Stress is an everyday occurence for me it seems, just as I’m sure it is for the majority of everybody else. Whether it’s stress at work, stress planning the wedding, stress from trying to follow healthy eating and a workout schedule, etc., etc., it’s something that I deal with, and I’m sure I’m not dealing with it the best way.

I’ve had bouts of binge eating all my life. I’ll do real well eating right, trying to not deprive myself of the tasty things, but then something happens and I just can’t help myself. Some times it’s just one time one day, but some times it can last a week. It can be spurred on by a number of things, but mainly stress that I don’t know how to handle.

So I try to combat it with more intense workouts at the gym, which can then stress my body to a point of injury–not good. It’s a delicate balance that I think is something I’m not the only one trying to deal with.

But on those good days where I can manage my stress in a healthy manner, I enjoy working out my frustrations  in a shower of sweat, whether it’s by a long run or a great weight session. These are the times that I like the fitness classes that make you think about what you’re doing and what you’ll do next–you don’t have time to think about anything else. And, if the workout was intense enough, you’ll be soaked with sweat, breathing hard, and hopefully have forgotten what was stressing you out before.

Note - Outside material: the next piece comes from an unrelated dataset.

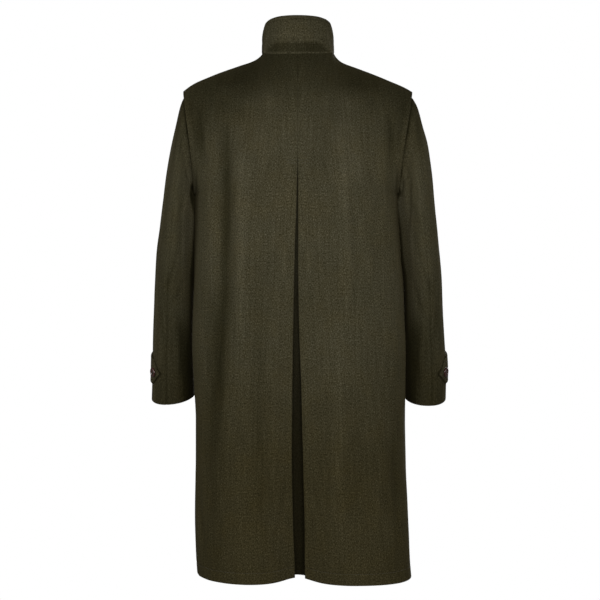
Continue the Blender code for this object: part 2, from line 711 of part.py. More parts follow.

During work hours, when a workout just isn’t feasible, I find it best to have a good laugh with friends. I’m lucky enough to have a couple that I’ve somehow gotten close to, and we can laugh over just about anything. And some times that’s all you can do is laugh. As one co-worker said, “I’m just going to start laughing–that’s all we can do about it anyway.” A very valid point. If you’re not in a position to make the changes, you have to figure out how to roll with the punches and try to not let things drag you down too much.

I think that’s what has always drawn me to the gym. Ever since college, I’ve figured how to work out my stress/frustrations/anger on something like weight machines or the pavement (loved using the boxing bags when I was kickboxing–that’s got to be the best way to work out any aggression, trust me).

One time someone asked me why I workout so much. I just smile and say, “To keep this pleasant disposition through the nine hours I’m here at work.”

What is your favorite way to workout the day’s stresses?